<<<<
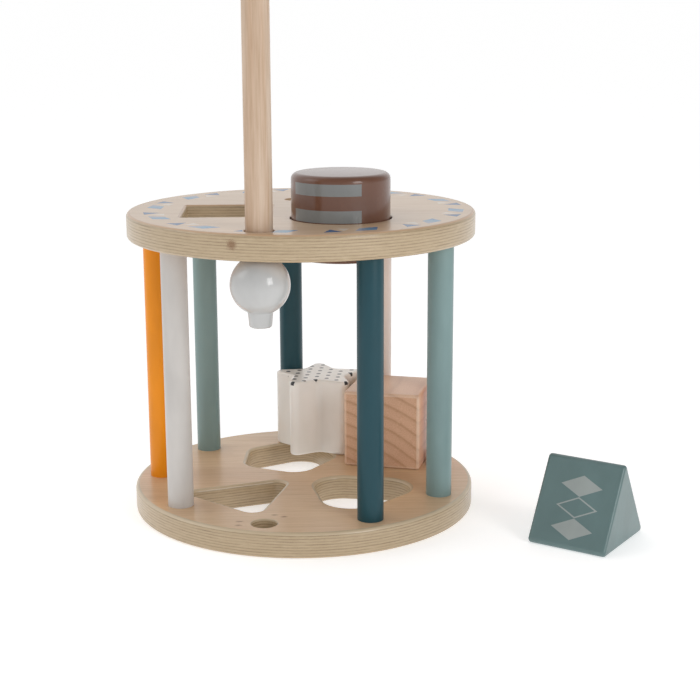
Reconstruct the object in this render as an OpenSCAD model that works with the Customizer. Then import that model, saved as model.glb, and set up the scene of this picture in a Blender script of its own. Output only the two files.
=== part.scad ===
// Wooden shape sorter: two plywood discs joined by eight painted dowels, a sliding gate
// rod with a stop ball, and four loose blocks. Millimetres, +Z up, with the origin at the
// centre of the bottom disc's underside. -Y is the front, where the gate is.

/* [Discs] */
// Diameter of both plywood discs
disc_d = 165; // [160:1:180]
// Thickness of both discs, a standard plywood
disc_t = 12; // [10:1:15]
// Clear height between the discs
cage_h = 121; // [115:1:130]
// Rounding of the discs' outer rims
rim_round = 1.5; // [0.5:0.1:3]

/* [Dowels] */
// Diameter of the dowel stock
dowel_d = 12; // [10:0.5:12]
// Radius of the circle that the dowels and the gate rod stand on
dowel_circle_r = 70.5; // [69:0.5:72]
// Angle of the first dowel from +X
dowel_turn = 15; // [12:1:18]
// Depth of the blind sockets in both discs
socket_depth = 8; // [6:0.5:9]
// Radial glue gap round a dowel in its socket
socket_gap = 0.05; // [0.02:0.01:0.1]

/* [Gate] */
// Length of the gate rod, from its seat in the ball to its top
rod_len = 144; // [130:1:160]
// Diameter of the guide hole in the top disc
guide_hole_d = 13.3; // [13:0.1:14]
// Diameter of the stop ball
ball_d = 26.5; // [25:0.5:28]
// Height of the ball's centre with the gate raised
ball_z = 121.3; // [119:0.1:121.3]
// Depth of the rod's socket, below the ball's centre
rod_seat = 5; // [3:0.5:6]
// Diameter of the peg where it leaves the ball
peg_root_d = 11.2; // [10:0.1:11.4]
// Diameter of the peg at its tip
peg_tip_d = 10.2; // [9:0.1:10.4]
// Length of the peg below the ball's surface
peg_len = 6.8; // [5:0.1:7]
// Diameter of the peg's hole in the bottom disc
peg_hole_d = 12; // [11.5:0.1:12]
// Depth of the peg's hole
peg_hole_depth = 9; // [8:0.5:10]

/* [Holes in the top disc] */
// Side of the square hole
square_hole = 41; // [40:0.5:42]
// Centre of the square hole
square_hole_at = [-34.8, -5]; // [-36:0.5:-33]
// Diameter of the round hole
round_hole_d = 46.6; // [46:0.1:47]
// Centre of the round hole
round_hole_at = [18, -29.5]; // [-31:0.5:19]
// Tip radius of the star hole, from its centre
star_hole_r = 26; // [25.5:0.5:27]
// Centre of the star hole
star_hole_at = [17.5, 31]; // [17:0.5:32]
// Direction of one tip of the star hole
star_hole_turn = 170; // [165:1:175]

/* [Cutouts in the bottom disc] */
// Radius of the three-cornered cutout's corners
triangle_cut_round = 4.9; // [4.5:0.1:6]
// Radius of the bulging cutout's corners
bulge_cut_round = 14; // [13:0.1:14.5]
// Radius of the five-sided cutout's corners
pentagon_cut_round = 10; // [9:0.1:10.5]

/* [Blocks] */
// Height of the round block
round_block_h = 39; // [36:0.2:41]
// Length of the triangle block
triangle_len = 38; // [36:0.5:40]
// Height of the star
star_h = 39; // [37:0.5:40]
// Diameter of the round block
round_block_d = 45.3; // [44:0.1:45.5]
// Rounding of the round block's top and bottom edges
round_block_round = 3; // [2:0.5:5]
// Side of the cube
cube_side = 38.5; // [37:0.1:38.7]
// Tip radius of the star, from its centre
star_r = 23.3; // [22:0.1:23.5]
// Side of the triangle block's end, measured to sharp corners
triangle_side = 45.5; // [42:0.5:46]
// Rounding of the triangle block's long edges
triangle_round = 2; // [1:0.5:3]

/* [Places of the loose blocks] */
// Height of the round block's underside, in the round hole
round_block_z = 126.7; // [126:0.1:133]
// Centre of the cube on the bottom disc
cube_at = [44, 30]; // [29:0.1:44]
// Turn of the cube
cube_turn = -16; // [-17:1:-15]
// Centre of the star on the bottom disc
star_at = [8.4, 53.2]; // [8:0.1:53.5]
// Direction of one tip of the star block
star_turn = 89; // [87:1:90]
// Centre of the triangle block on the table
triangle_at = [129, -59.3]; // [-65:0.1:140]
// Turn of the triangle block's length from +X
triangle_turn = -35; // [-40:1:-20]

/* [Hidden] */
$fn = 96;
cut = 1;
top_z = disc_t + cage_h;
gate_place = 6;
dowel_len = cage_h + 2 * socket_depth;
star_tip_round = 3.6;
star_waist = 0.58;
star_hole_round = 4.4;
corner_steps = 10;
// Centres of the cutouts' rounded corners, counter-clockwise seen from above
triangle_cut_corners = [[-49, -24], [-24, -47], [-14, -11.5]];
bulge_cut_corners = [[19, -15.5], [22.5, -34.5], [37, -19]];
pentagon_cut_corners = [[-2, 50.5], [-18.5, 41], [-19.5, 25], [-5, 18], [5, 33.5]];

// The nine places on the dowel circle are 40 degrees apart.
function place_angle(place) = dowel_turn + 40 * place;

// A point at distance r and angle a from a centre.
function around(centre, r, a) = [centre[0] + r * cos(a), centre[1] + r * sin(a)];

module at_place(place) {
    rotate([0, 0, place_angle(place)]) translate([dowel_circle_r, 0, 0]) children();
}

// Points along an arc from angle a to angle b, both ends included.
function arc(centre, r, a, b, steps) =
    [for (i = [0 : steps]) around(centre, r, a + (b - a) * i / steps)];

// A regular polygon with n corners of radius corner_r. Its corner arcs are centred at
// distance reach from the middle, and the first points along turn.
module round_polygon(n, reach, corner_r, turn) {
    polygon([
        for (k = [0 : n - 1]) let (a = turn + 360 * k / n)
            each arc(around([0, 0], reach, a), corner_r, a - 180 / n, a + 180 / n, corner_steps)
    ]);
}

// The direction that the side from corner a to corner b faces.
function side_faces(a, b) = atan2(b[1] - a[1], b[0] - a[0]) - 90;

// The angle from a forwards to b, from 0 to 360.
function turn_to(a, b) = b - a - 360 * floor((b - a) / 360);

// A polygon with straight sides and corners of radius corner_r, round the centres given
// counter-clockwise.
module corner_polygon(centres, corner_r) {
    n = len(centres);
    polygon([
        for (k = [0 : n - 1]) let (
            start = side_faces(centres[(k + n - 1) % n], centres[k]),
            end = side_faces(centres[k], centres[(k + 1) % n])
        ) each arc(centres[k], corner_r, start, start + turn_to(start, end), corner_steps)
    ]);
}

// The direction, from the middle of a star's tip arc, in which its side meets the arc.
// The side runs to a waist point halfway round to the next tip.
function tip_side(tip_reach, waist_r, tip_round) =
    let (to_waist = [waist_r * cos(36) - tip_reach, waist_r * sin(36)])
    atan2(to_waist[1], to_waist[0]) - acos(tip_round / norm(to_waist));

// A five-pointed star with round tips of radius tip_round, whose outermost points are at
// distance reach. The waists between the tips are at star_waist of that.
module round_star(reach, tip_round, turn) {
    tip_reach = reach - tip_round;
    waist_r = reach * star_waist;
    side = tip_side(tip_reach, waist_r, tip_round);
    polygon([
        for (k = [0 : 4]) let (a = turn + 72 * k) each concat(
            arc(around([0, 0], tip_reach, a), tip_round, a - side, a + side, corner_steps),
            [around([0, 0], waist_r, a + 36)]
        )
    ]);
}

// A plywood disc with its two outer rims rounded.
module disc_blank() {
    inner_r = disc_d / 2 - rim_round;
    rotate_extrude() union() {
        square([inner_r, disc_t]);
        translate([0, rim_round]) square([disc_d / 2, disc_t - 2 * rim_round]);
        for (y = [rim_round, disc_t - rim_round]) translate([inner_r, y]) circle(rim_round);
    }
}

// Blind sockets for the eight fixed dowels, starting at height z.
module dowel_sockets(z) {
    for (place = [0 : 8]) if (place != gate_place)
        at_place(place) translate([0, 0, z]) cylinder(d = dowel_d + 2 * socket_gap, h = socket_depth + cut);
}

module bottom_disc() {
    color("burlywood") difference() {
        disc_blank();
        dowel_sockets(disc_t - socket_depth);
        at_place(gate_place) translate([0, 0, disc_t - peg_hole_depth])
            cylinder(d = peg_hole_d, h = peg_hole_depth + cut);
        translate([0, 0, -cut]) linear_extrude(disc_t + 2 * cut) {
            corner_polygon(triangle_cut_corners, triangle_cut_round);
            corner_polygon(bulge_cut_corners, bulge_cut_round);
            corner_polygon(pentagon_cut_corners, pentagon_cut_round);
        }
    }
}

module top_disc() {
    color("burlywood") translate([0, 0, top_z]) difference() {
        disc_blank();
        dowel_sockets(-cut);
        at_place(gate_place) translate([0, 0, -cut]) cylinder(d = guide_hole_d, h = disc_t + 2 * cut);
        translate([square_hole_at[0], square_hole_at[1], disc_t / 2])
            cube([square_hole, square_hole, disc_t + 2 * cut], center = true);
        translate([round_hole_at[0], round_hole_at[1], -cut])
            cylinder(d = round_hole_d, h = disc_t + 2 * cut);
        translate([star_hole_at[0], star_hole_at[1], -cut])
            linear_extrude(disc_t + 2 * cut) round_star(star_hole_r, star_hole_round, star_hole_turn);
    }
}

// A fixed dowel, glued into a socket in each disc.
module dowel(place) {
    at_place(place) translate([0, 0, disc_t - socket_depth]) cylinder(d = dowel_d, h = dowel_len);
}

module dowel_orange_right() { color("darkorange") dowel(0); }
module dowel_blush_back() { color("mistyrose") dowel(1); }
module dowel_teal_back() { color("darkslategray") dowel(2); }
module dowel_sage_back() { color("darkseagreen") dowel(3); }
module dowel_orange_left() { color("darkorange") dowel(4); }
module dowel_white_front() { color("whitesmoke") dowel(5); }
module dowel_teal_front() { color("darkslategray") dowel(7); }
module dowel_sage_right() { color("darkseagreen") dowel(8); }

// The natural rod slides in the guide hole and is glued into the ball.
module gate_rod() {
    color("wheat") at_place(gate_place) translate([0, 0, ball_z - rod_seat])
        cylinder(d = dowel_d, h = rod_len);
}

// The turned stop ball, with the tapered peg that enters the bottom disc.
module gate_knob() {
    peg_top = -sqrt(pow(ball_d / 2, 2) - pow(peg_root_d / 2, 2));
    color("white") at_place(gate_place) translate([0, 0, ball_z]) difference() {
        union() {
            sphere(d = ball_d);
            translate([0, 0, peg_top - peg_len])
                cylinder(d1 = peg_tip_d, d2 = peg_root_d, h = peg_len + cut);
        }
        translate([0, 0, -rod_seat]) cylinder(d = dowel_d, h = ball_d);
    }
}

module round_block() {
    core_r = round_block_d / 2 - round_block_round;
    color("saddlebrown") translate([round_hole_at[0], round_hole_at[1], round_block_z])
        rotate_extrude() union() {
            square([core_r, round_block_h]);
            translate([0, round_block_round])
                square([round_block_d / 2, round_block_h - 2 * round_block_round]);
            for (y = [round_block_round, round_block_h - round_block_round])
                translate([core_r, y]) circle(round_block_round);
        }
}

module star_block() {
    color("ivory") translate([star_at[0], star_at[1], disc_t])
        linear_extrude(star_h) round_star(star_r, star_tip_round, star_turn);
}

module cube_block() {
    color("tan") translate([cube_at[0], cube_at[1], disc_t + cube_side / 2])
        rotate([0, 0, cube_turn]) cube(cube_side, center = true);
}

// The triangle block lies on one of its long faces.
module triangle_block() {
    inset = triangle_round / cos(60);
    corner_reach = triangle_side / sqrt(3) - inset;
    rest_z = triangle_side / sqrt(3) / 2;
    color("cadetblue") translate([triangle_at[0], triangle_at[1], rest_z])
        rotate([0, 0, triangle_turn]) rotate([90, 0, 90])
            translate([0, 0, -triangle_len / 2]) linear_extrude(triangle_len)
                round_polygon(3, corner_reach, triangle_round, 90);
}

bottom_disc();
top_disc();
dowel_orange_right();
dowel_blush_back();
dowel_teal_back();
dowel_sage_back();
dowel_orange_left();
dowel_white_front();
dowel_teal_front();
dowel_sage_right();
gate_rod();
gate_knob();
round_block();
star_block();
cube_block();
triangle_block();
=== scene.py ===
"""Looks for the wooden shape sorter: plywood discs, painted dowels, the gate rod and the loose blocks."""

import math

import bmesh
import bpy
from mathutils import Matrix, Vector, geometry


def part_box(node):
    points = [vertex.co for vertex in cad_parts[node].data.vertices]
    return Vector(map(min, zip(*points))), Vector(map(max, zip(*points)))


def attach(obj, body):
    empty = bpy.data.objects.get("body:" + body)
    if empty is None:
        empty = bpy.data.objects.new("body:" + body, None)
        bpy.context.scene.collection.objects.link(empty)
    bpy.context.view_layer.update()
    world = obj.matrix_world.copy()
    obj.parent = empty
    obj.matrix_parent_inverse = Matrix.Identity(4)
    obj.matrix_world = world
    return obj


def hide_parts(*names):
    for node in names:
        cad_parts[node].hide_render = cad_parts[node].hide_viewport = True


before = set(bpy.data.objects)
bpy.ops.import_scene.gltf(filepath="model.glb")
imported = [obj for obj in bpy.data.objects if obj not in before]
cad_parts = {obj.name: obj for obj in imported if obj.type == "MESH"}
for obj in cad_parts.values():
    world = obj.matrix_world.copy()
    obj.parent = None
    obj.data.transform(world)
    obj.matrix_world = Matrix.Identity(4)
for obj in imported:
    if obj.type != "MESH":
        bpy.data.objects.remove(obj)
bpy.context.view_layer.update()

MM = 0.001

# ---------------------------------------------------------------- sizes in millimetres, angles in degrees
# the discs, and the rounding of the rims of their holes
DISC_R = 82.5
RIM_ROUND = 1.8
HOLE_RIM = 0.5
SQUARE_RIM = 1.4
CUT_RIM = 1.6
PEG_HOLE_RIM = 0.4
GUIDE_HOLE_D = 13.3
PEG_HOLE_D = 12
SQUARE_HOLE = 41
SQUARE_HOLE_ROUND = 1
SQUARE_HOLE_AT = (-34.8, -5)
ROUND_HOLE_D = 46.6
STAR_HOLE_R = 26
STAR_HOLE_AT = (17.5, 31)
STAR_HOLE_TURN = 170
STAR_HOLE_ROUND = 4.4
# the bottom disc's cutouts: the centres of their round corners, and the corners' radius
TRIANGLE_CUT = ((-49, -24), (-24, -47), (-14, -11.5))
TRIANGLE_CUT_ROUND = 4.9
BULGE_CUT = ((19, -15.5), (22.5, -34.5), (37, -19))
BULGE_CUT_ROUND = 14
PENTAGON_CUT = ((-2, 50.5), (-18.5, 41), (-19.5, 25), (-5, 18), (5, 33.5))
PENTAGON_CUT_ROUND = 10
# the plies at the discs' edges, the height at which each disc's uppermost ply starts, and the knots
PLY_PITCH = 1.34
LOW_SKIN_FROM = 10.9
HIGH_SKIN_FROM = 11.45
EDGE_KNOT = (-29.9, -76.9, 140.3)
EDGE_KNOT_R = 6
FACE_KNOTS = ((-29.5, -65.2, 12), (-29.8, -70.2, 12), (-14.0, -57.1, 12), (-9.5, -59.7, 12))
FACE_KNOT_R = 2.4
# the dowels, the gate rod, and the knob with its peg
DOWEL_D = 12
DOWEL_END_ROUND = 0.6
ROD_LOW_ROUND = 0.5
ROD_TOP_ROUND = 1.5
PEG_ROOT_R = 5.6
PEG_TIP_R = 5.1
PEG_TIP_ROUND = 1.2
PEG_SEAM_DROP = 0.15
KNOB_SOCKET_LIP = 0.5
KNOB_SOCKET_SINK = 3
# the round block, with its stripes' heights above its underside and their two ends round its side
ROUND_BLOCK_ROUND = 3
STRIPES_AT = (18.5, 24, 30.4, 35.7)
STRIPE_ENDS = (205, 292.5)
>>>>
**Exercise brief:** Within the material above, extract exactly the lines that start at the line containing "bottom_disc();" and stop after the line containing "points = [vertex.co", and only those.

**Correct result:**
bottom_disc();
top_disc();
dowel_orange_right();
dowel_blush_back();
dowel_teal_back();
dowel_sage_back();
dowel_orange_left();
dowel_white_front();
dowel_teal_front();
dowel_sage_right();
gate_rod();
gate_knob();
round_block();
star_block();
cube_block();
triangle_block();
=== scene.py ===
"""Looks for the wooden shape sorter: plywood discs, painted dowels, the gate rod and the loose blocks."""

import math

import bmesh
import bpy
from mathutils import Matrix, Vector, geometry


def part_box(node):
    points = [vertex.co for vertex in cad_parts[node].data.vertices]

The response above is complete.